Exercise directions
Reproduce each line from the first in the data through the line that contains "barrel_mouth_chamfer = 0.06" exactly; give nothing else.

Data block
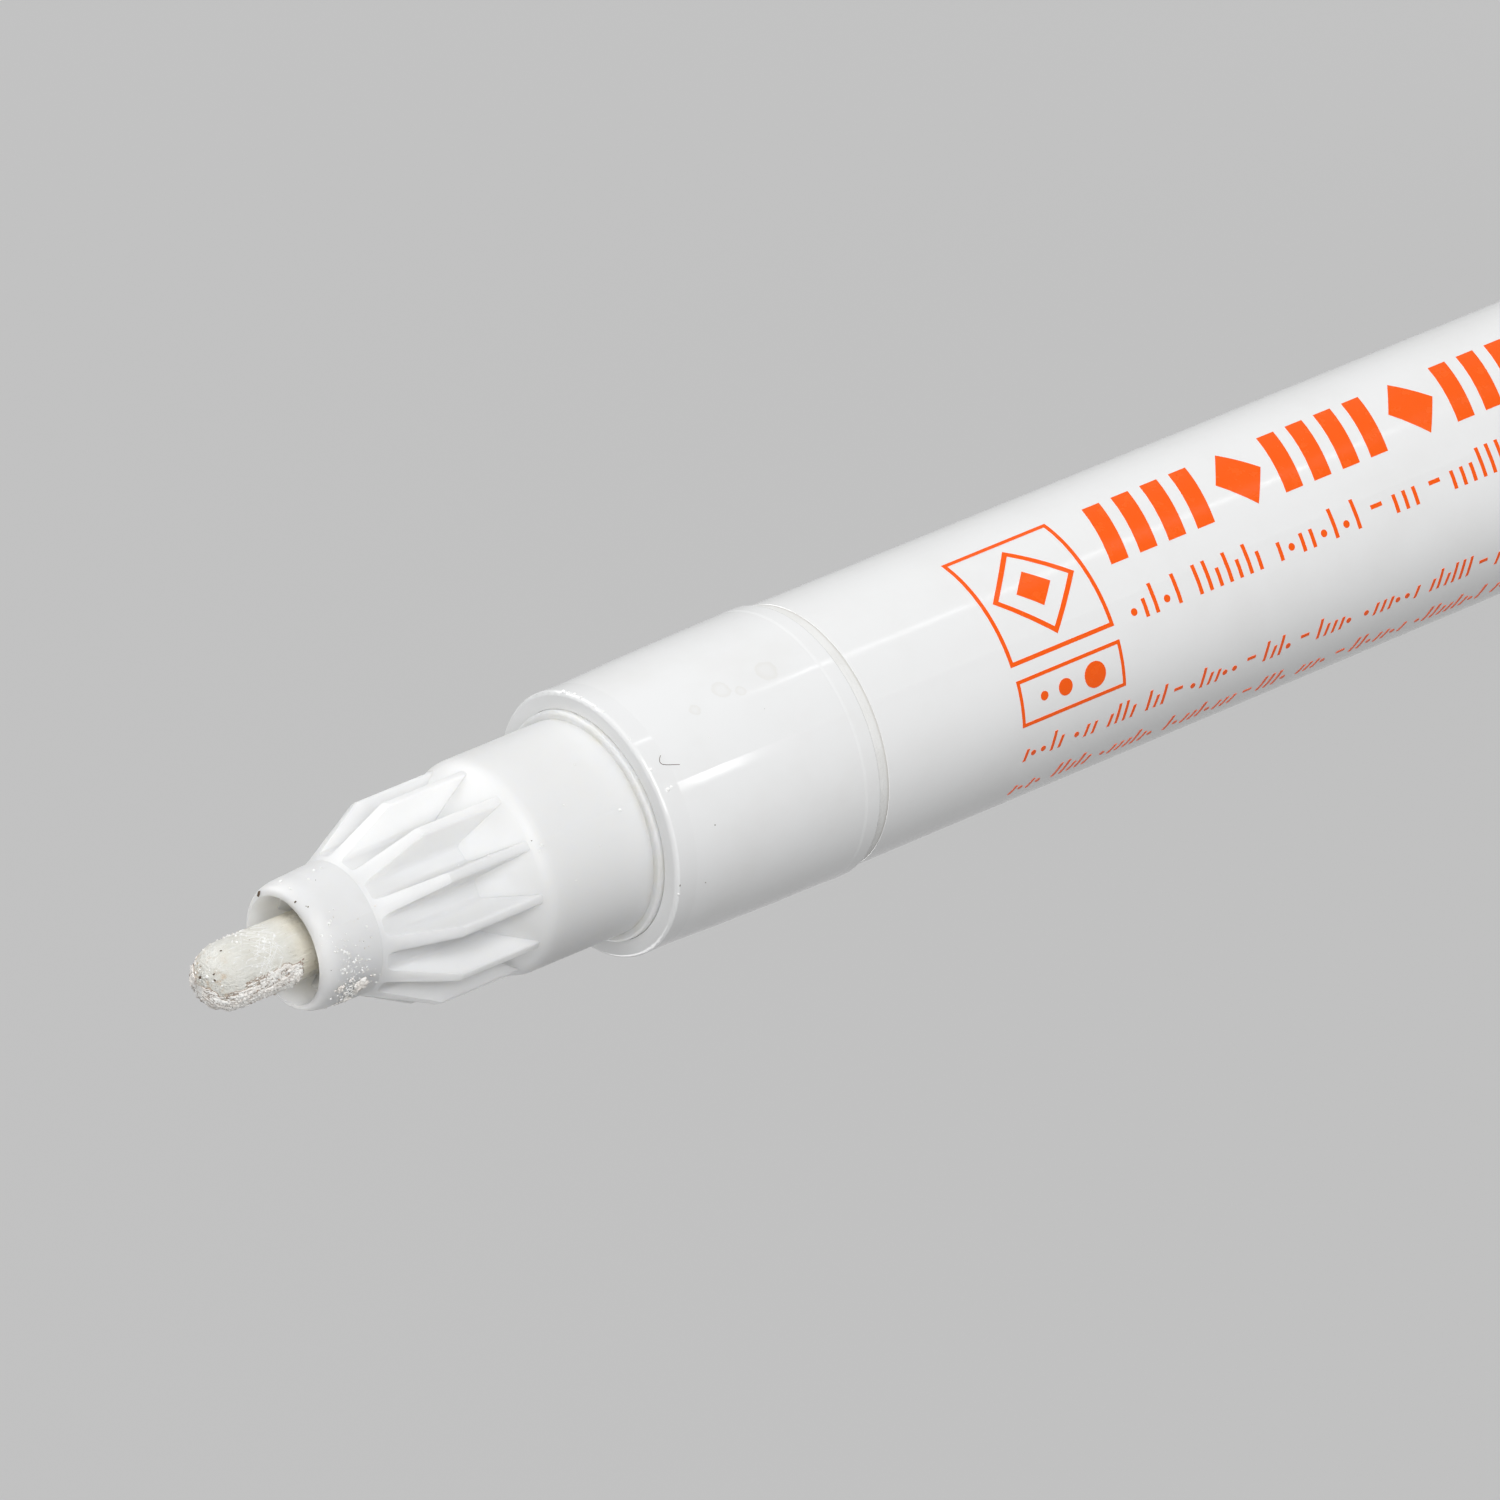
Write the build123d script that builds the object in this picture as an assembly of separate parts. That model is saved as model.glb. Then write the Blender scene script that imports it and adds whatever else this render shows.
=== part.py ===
from build123d import *
import os
from math import hypot, sqrt

# Valve-action liquid chalk marker without its cap, standing on the closed rear end of the barrel.
# Millimetres. The axis is +Z with the nib up, and the origin is the middle of the rear face.
#
# Pressing the nib slides it and the valve plunger back against the spring. That lifts the plunger's
# cone off the rubber seat, and the chalk ink runs past it to the nib.

# ---- driving dimensions -------------------------------------------------------------------------

# Fits and clearances, all on the radius
push_fit = 0.02          # pieces pushed together for good
slide_fit = 0.05         # nib and plunger in what guides them
ink_gap = 0.45           # ring that the ink flows through round a moving piece
seat_gap = 0.03          # closed valve, cone to rubber, square to the cone
spring_gap = 0.02        # spring to the plunger's head

# Barrel: one moulding, closed at the rear
barrel_d = 12.5
barrel_length = 98.0
barrel_wall = 0.95
barrel_floor = 1.6
barrel_rear_round = 0.8
barrel_inner_round = 1.2
barrel_mouth_chamfer = 0.06

# Nib holder: spigot in the barrel, flange, stem in the collar, neck, fins and nozzle
spigot_length = 12.0
spigot_wall = 1.1
spigot_chamfer = 0.4
flange_inset = 0.2       # how far the flange stays below the barrel's surface
flange_t = 0.6
shoulder_proud = 0.3     # the stem's front edge stands out of the collar by this
shoulder_step = 0.37     # from the stem down to the neck
shoulder_round = 0.15
neck_length = 5.7
neck_edge_round = 1.2    # where the neck goes over into the slopes between the fins
chamber_roof = 2.5       # solid neck in front of the valve chamber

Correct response
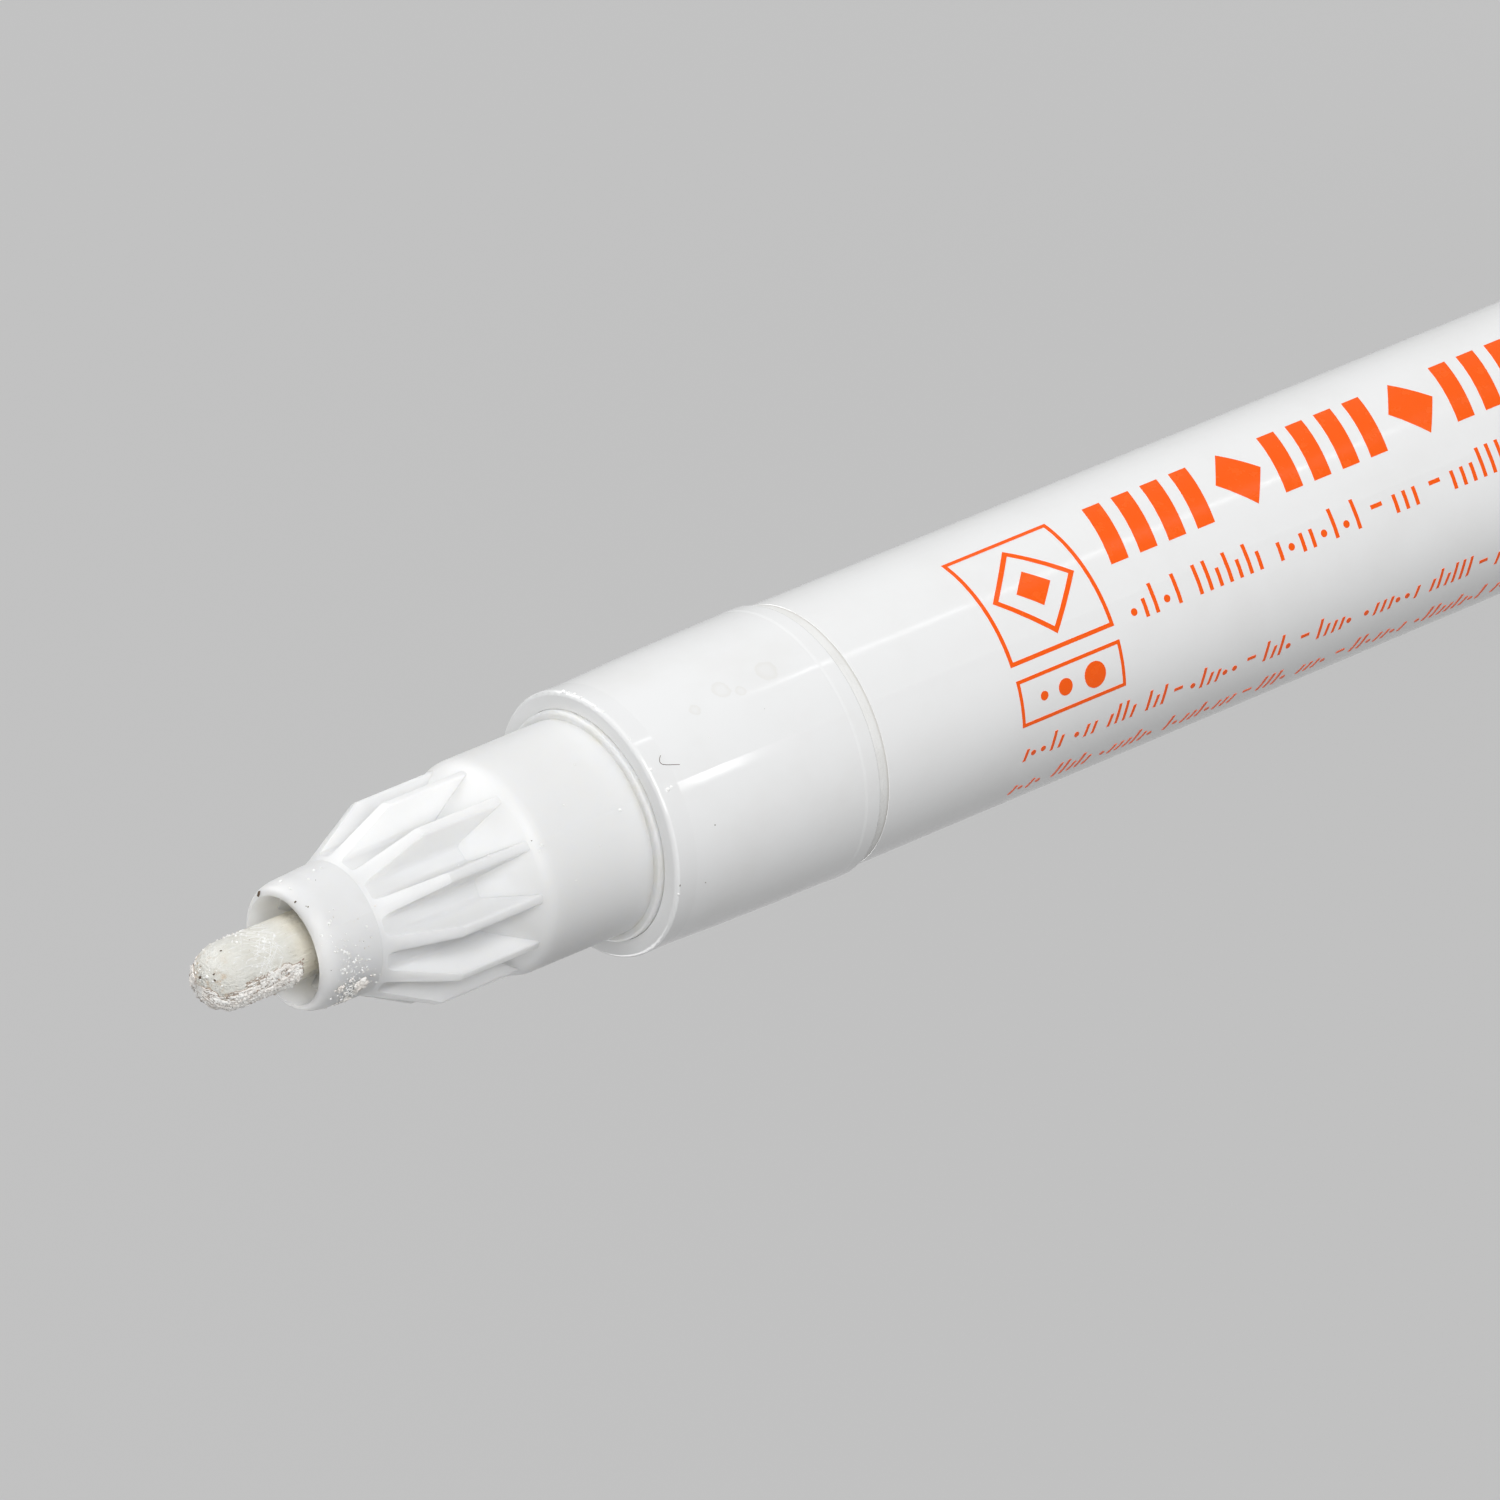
Write the build123d script that builds the object in this picture as an assembly of separate parts. That model is saved as model.glb. Then write the Blender scene script that imports it and adds whatever else this render shows.
=== part.py ===
from build123d import *
import os
from math import hypot, sqrt

# Valve-action liquid chalk marker without its cap, standing on the closed rear end of the barrel.
# Millimetres. The axis is +Z with the nib up, and the origin is the middle of the rear face.
#
# Pressing the nib slides it and the valve plunger back against the spring. That lifts the plunger's
# cone off the rubber seat, and the chalk ink runs past it to the nib.

# ---- driving dimensions -------------------------------------------------------------------------

# Fits and clearances, all on the radius
push_fit = 0.02          # pieces pushed together for good
slide_fit = 0.05         # nib and plunger in what guides them
ink_gap = 0.45           # ring that the ink flows through round a moving piece
seat_gap = 0.03          # closed valve, cone to rubber, square to the cone
spring_gap = 0.02        # spring to the plunger's head

# Barrel: one moulding, closed at the rear
barrel_d = 12.5
barrel_length = 98.0
barrel_wall = 0.95
barrel_floor = 1.6
barrel_rear_round = 0.8
barrel_inner_round = 1.2
barrel_mouth_chamfer = 0.06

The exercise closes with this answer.